▶ _Problem description_: What follows is a set of records, each of which is to be written out exactly.

Object modeling scripts:
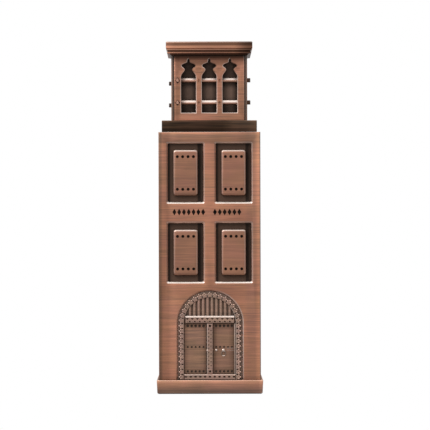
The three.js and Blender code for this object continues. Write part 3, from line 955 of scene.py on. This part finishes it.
def roofCasting():
    z, top = roof["low"], roof["top"]
    bead, cove, fascia = roof["bead"], roof["cove"], roof["fascia"]
    profile = [(bead - 0.2, z), (bead, z + 0.08), (bead + 0.04, z + 0.14)]
    start, rise = roof["hollow"]
    for i in range(1, 7):
        a = math.radians(90 * i / 6)
        profile.append((bead + 0.04 + (cove - 0.15 - bead) * (1 - math.cos(a)), z + start + rise * math.sin(a)))
    profile += [(cove, z + 0.78), (cove + 0.02, z + 0.98), (cove - 0.06, z + 1.12)]
    start, depth, half = roof["groove"]
    for i in range(1, 6):
        a = math.radians(180 * i / 6)
        profile.append((cove - 0.06 - depth * math.sin(a), z + start + half * (1 - math.cos(a))))
    profile += [(cove + out, z + up) for out, up in ((0.06, 1.86), (0.2, 1.98), (0.22, 2.3), (0.14, 2.42))]
    profile += [(fascia + out, z + up) for out, up in ((-0.2, 2.5), (-0.04, 2.58), (0, 2.75), (0, 3.4))]
    profile += [(fascia - inset, top - down) for inset, down in (
        (0, 0.35), (0.08, 0.1), (0.3, 0), (2.15, 0), (2.3, 0.08), (2.45, 0.6))]
    return loft("roof_casting", [squareLoop(half, height, 0.22 + 0.1 * (half > cove), steps=3)
                                 for half, height in profile])


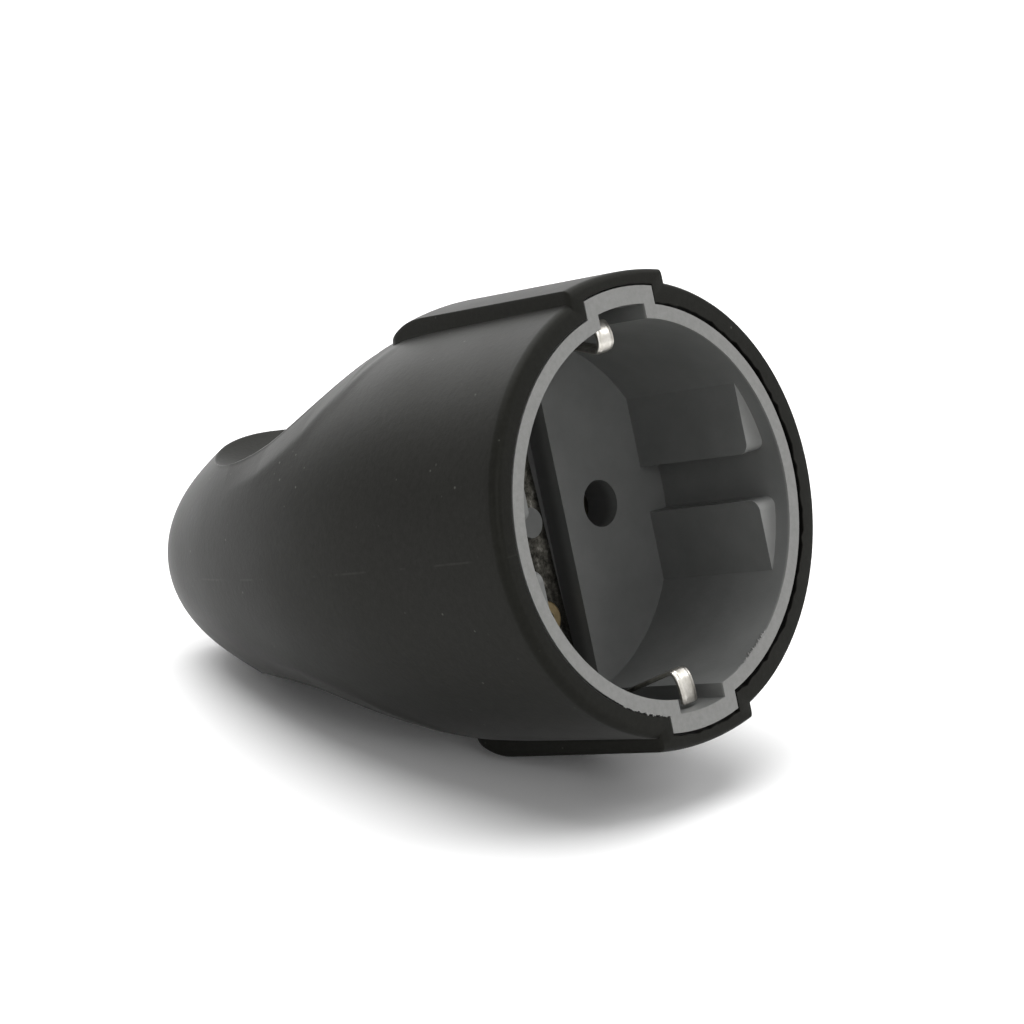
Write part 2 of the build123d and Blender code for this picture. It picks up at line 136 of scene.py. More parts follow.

▶ _Worked solution_:
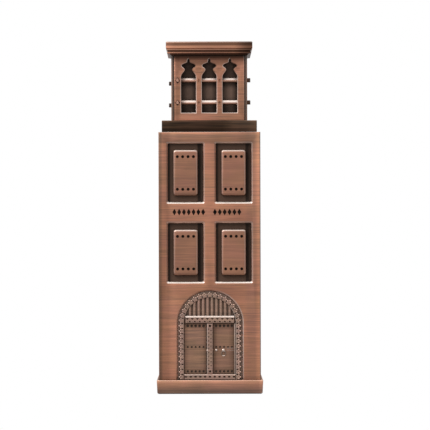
The three.js and Blender code for this object continues. Write part 3, from line 955 of scene.py on. This part finishes it.
def roofCasting():
    z, top = roof["low"], roof["top"]
    bead, cove, fascia = roof["bead"], roof["cove"], roof["fascia"]
    profile = [(bead - 0.2, z), (bead, z + 0.08), (bead + 0.04, z + 0.14)]
    start, rise = roof["hollow"]
    for i in range(1, 7):
        a = math.radians(90 * i / 6)
        profile.append((bead + 0.04 + (cove - 0.15 - bead) * (1 - math.cos(a)), z + start + rise * math.sin(a)))
    profile += [(cove, z + 0.78), (cove + 0.02, z + 0.98), (cove - 0.06, z + 1.12)]
    start, depth, half = roof["groove"]
    for i in range(1, 6):
        a = math.radians(180 * i / 6)
        profile.append((cove - 0.06 - depth * math.sin(a), z + start + half * (1 - math.cos(a))))
    profile += [(cove + out, z + up) for out, up in ((0.06, 1.86), (0.2, 1.98), (0.22, 2.3), (0.14, 2.42))]
    profile += [(fascia + out, z + up) for out, up in ((-0.2, 2.5), (-0.04, 2.58), (0, 2.75), (0, 3.4))]
    profile += [(fascia - inset, top - down) for inset, down in (
        (0, 0.35), (0.08, 0.1), (0.3, 0), (2.15, 0), (2.3, 0.08), (2.45, 0.6))]
    return loft("roof_casting", [squareLoop(half, height, 0.22 + 0.1 * (half > cove), steps=3)
                                 for half, height in profile])


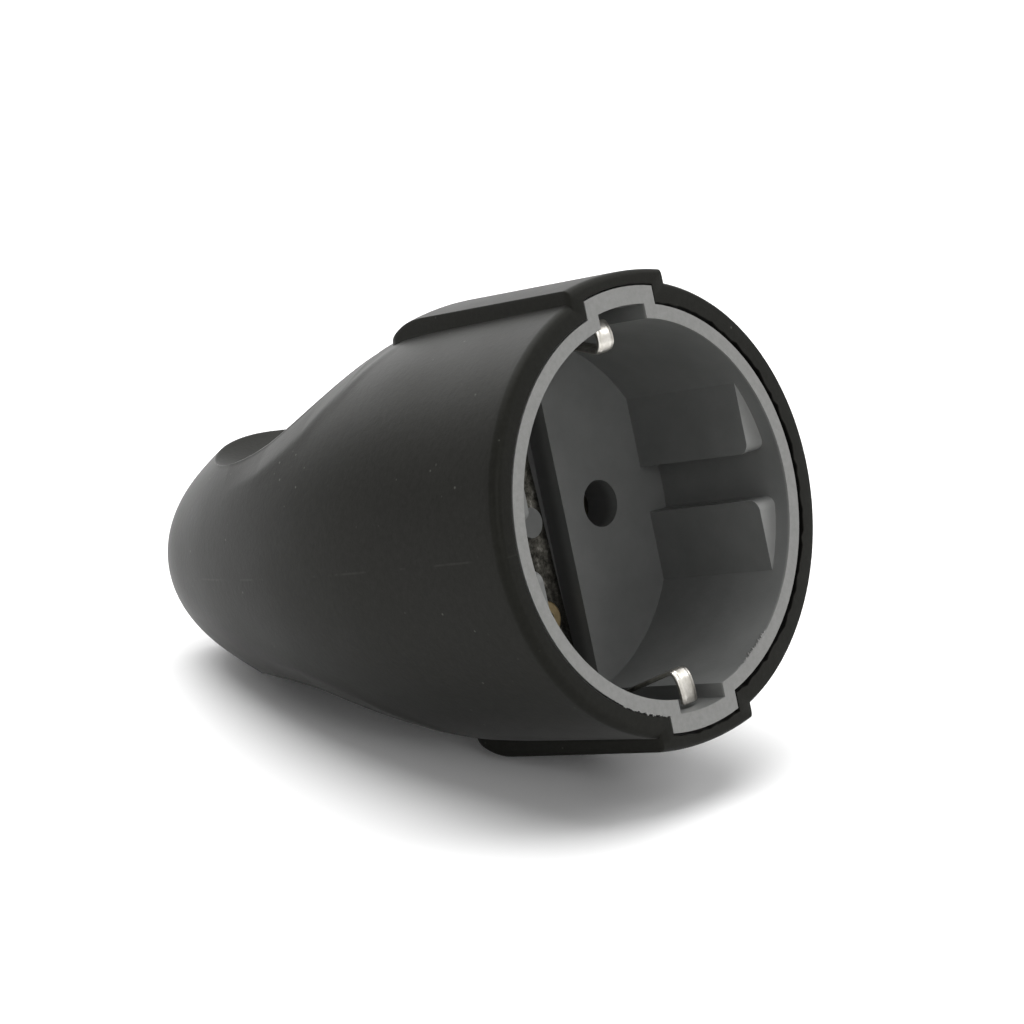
Write part 2 of the build123d and Blender code for this picture. It picks up at line 136 of scene.py. More parts follow.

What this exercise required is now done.